Although I personally saw this ad passed around quite a bit on social media, the message contradicts the Chipotle brand. Chipotle definitely isn’t vegetarian, but this video leaves viewers feeling like they should probably quit eating meat immediately. As a vegetarian myself, I’m inclined to like that message, but it doesn’t work with the Chipotle brand. Even though Chipotle developed a nice little short, they completely failed to market their actual brand. Using vegetarian imagery to promote meat doesn’t really work!
The lesson for 2014 is clear – make sure that your campaign’s message is relevant to your brand! If people are confused about your branding after seeing promotional material, they probably aren’t going to be interested in investing much more time into the brand.
Although Sears is clearly not exclusively an e-commerce business, this campaign was another e-commerce win in 2013. The strength of Sears’ SEO strategy was its dedication to great content marketing. Through FitStudio, Sears built a community that focused on allowing fitness experts to act as the content creators. Since visitors to the site felt that they could trust those experts, they were much more inclined to share the content and thus promote Sears.
Sears’s SEO campaign clearly demonstrates the importance of having a cohesive, concerted approach to content. Whether you are generating blogs yourself or asking other experts or consumers to weigh in, there has to be a consistent strategy. In addition, Sears’s content strategy was able to succeed because the company was willing to devote an entire team to the project as well as a generous budget.
Following Sears’s lead, make sure that your SEO campaign has an intentional approach to content marketing in 2014! Willy-nilly content marketing strategies aren’t going to stand up to the competition.
It was hard to miss this debacle in 2013. Essentially, Interflora, a major online florist, decided to send complimentary flowers to a number of bloggers and influencers in the industry in hopes of getting some extra mentions and links as Valentine’s Day approached. Unfortunately, Google got wind of their strategy and issued heavy penalties. At one point, Interflora wasn’t even showing up in the SERPs for their own branded terms.
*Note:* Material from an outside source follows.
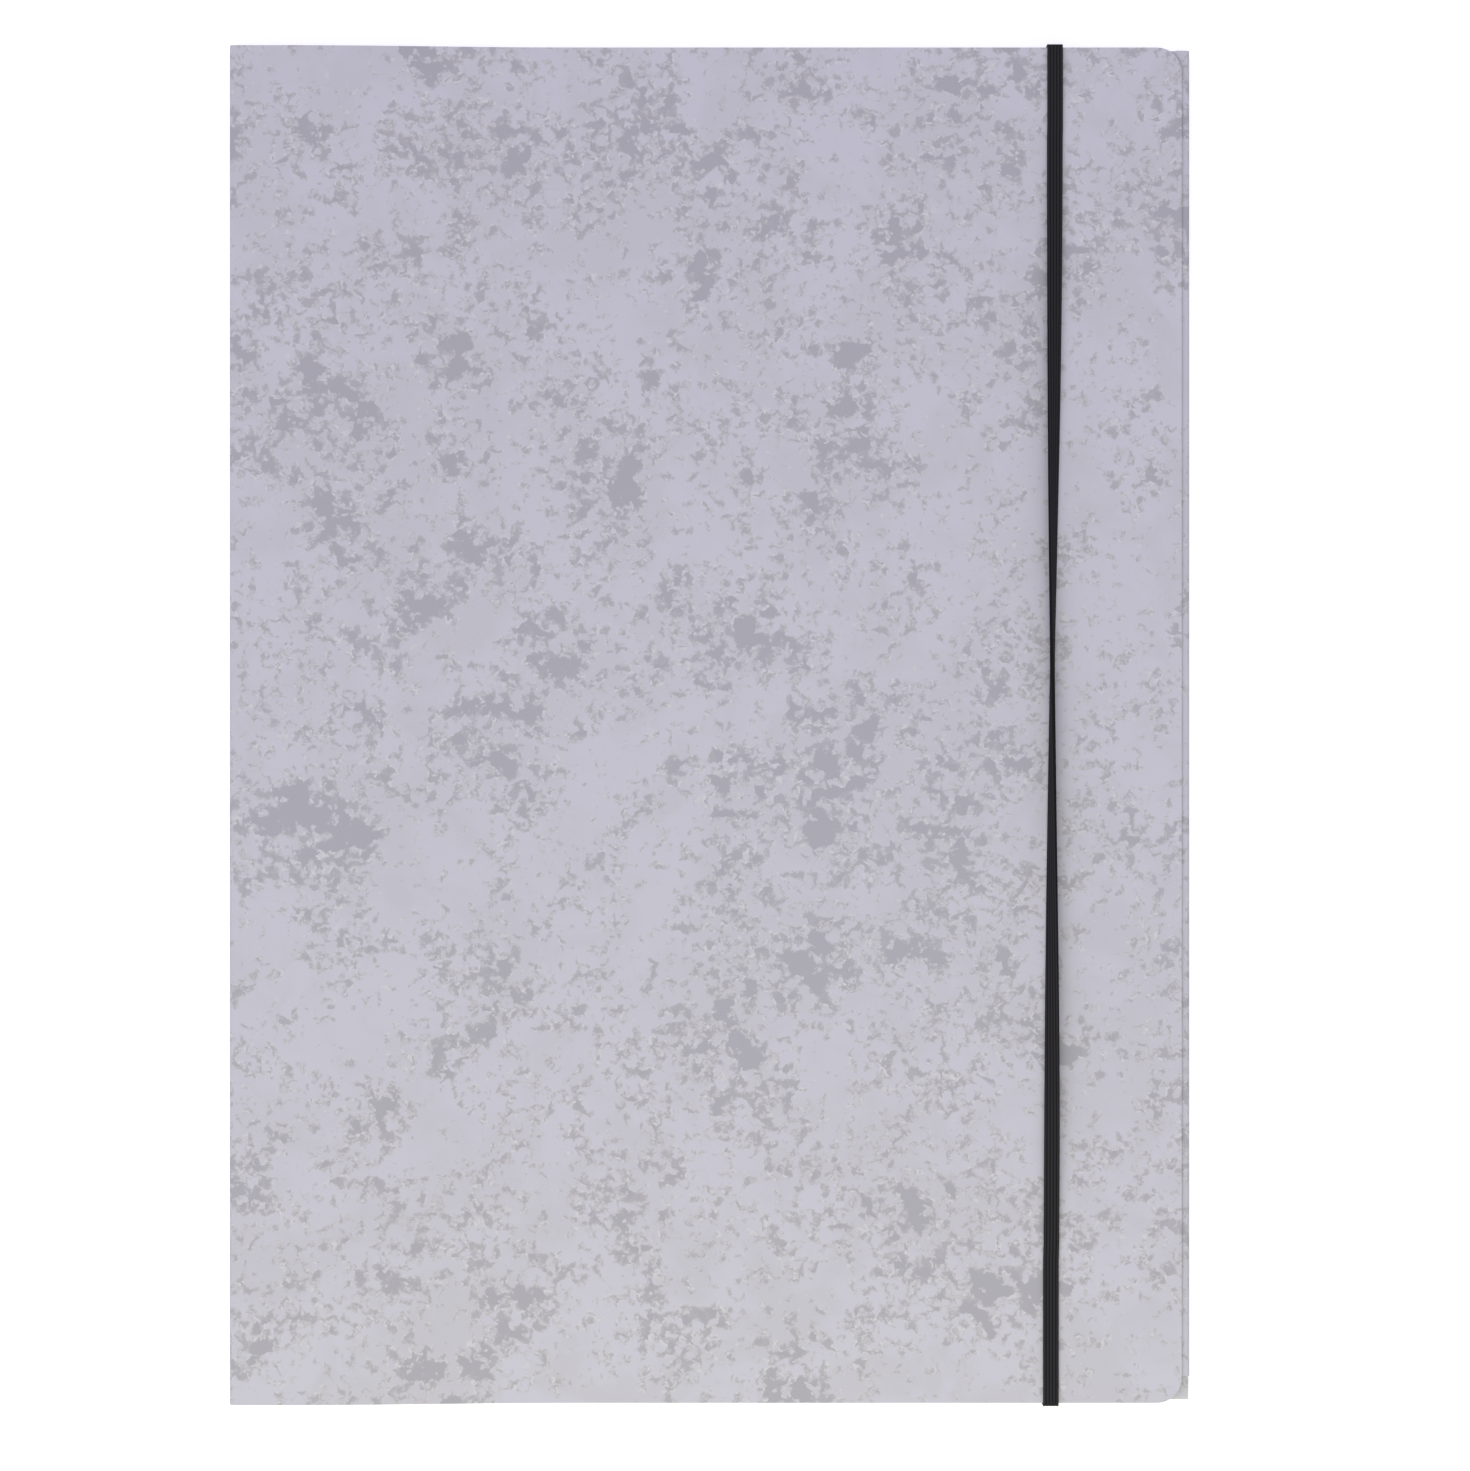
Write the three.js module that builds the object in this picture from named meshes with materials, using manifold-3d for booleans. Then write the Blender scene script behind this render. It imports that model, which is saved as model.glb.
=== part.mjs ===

The lesson for SEOs in 2014 is undeniable – underhanded link-building strategies are far too dangerous! Google is not going to tolerate companies that don’t respect their link building guidelines. Instead, focus on natural, organic link building strategies. Quality is now the name of the game for SEOs.
Again, REI’s online success indicates the strength of the SEO going into e-commerce. The forte of REI’s SEO is that it uses impeccable design to ensure that the entire site loads incredibly quickly. As an outdoor sporting goods company, images are an integral part of the REI site, but the site is so well designed that they are still able to load immediately. In fact, Pingdom shows that REI’s site loads in about 1.07 seconds.
So what’s the lesson for 2014? Even if images are an important part of your brand, make sure that your site is able to load speedily. Users now expect sites to load in under 2 seconds, so any sites that are taking longer are likely to lose customers. Don’t use this issue as an excuse to get rid of images, however – especially for companies that have any kind of visual component, those images are your chance to really sell products!
Even though Pepsi has millions of dollars to throw into marketing campaigns, they had at least one huge flop in 2013. In trying to promote a partnership with the Japanese clothing company Aape, Pepsi released posters that read, “Pepsi x Aape.” Unfortunately, the font used in the posters makes that first “a” look like an “r,” causing the sign to say, “Pepsi x Rape.” Not exactly the message Pepsi was trying to get across.
The lesson here is simple – double check your marketing material. This campaign didn’t have to be an embarrassment. Picking the wrong font made this campaign go horribly awry. Take the time to get a second opinion to make sure that your company doesn’t make thoughtless mistakes like this one.
Winner: Oreo Cookies
To put it simply, Oreo capitalized on the power outage at the Super Bowl in 2013 for a moment of social media glory. With buzzy lines such as “No power? No Problem!” and “You can still dunk in the dark,” Oreo was able to take advantage of a current trending topic in order to gain laughs from fans and, of course, to remind people to eat more Oreos. Clever and relevant, this social media campaign was a brilliant move.
Moving into 2014, social media is going to continue to become more and more important as a component of SEO campaigns. Make sure that your brand has a distinct identity and voice so that when those golden moments like the power outage at the Super Bowl pop up, you can immediately find ways to connect with your audience.
Which brands did you think were winners or losers in 2013? What lessons did you learn from their SEO campaigns?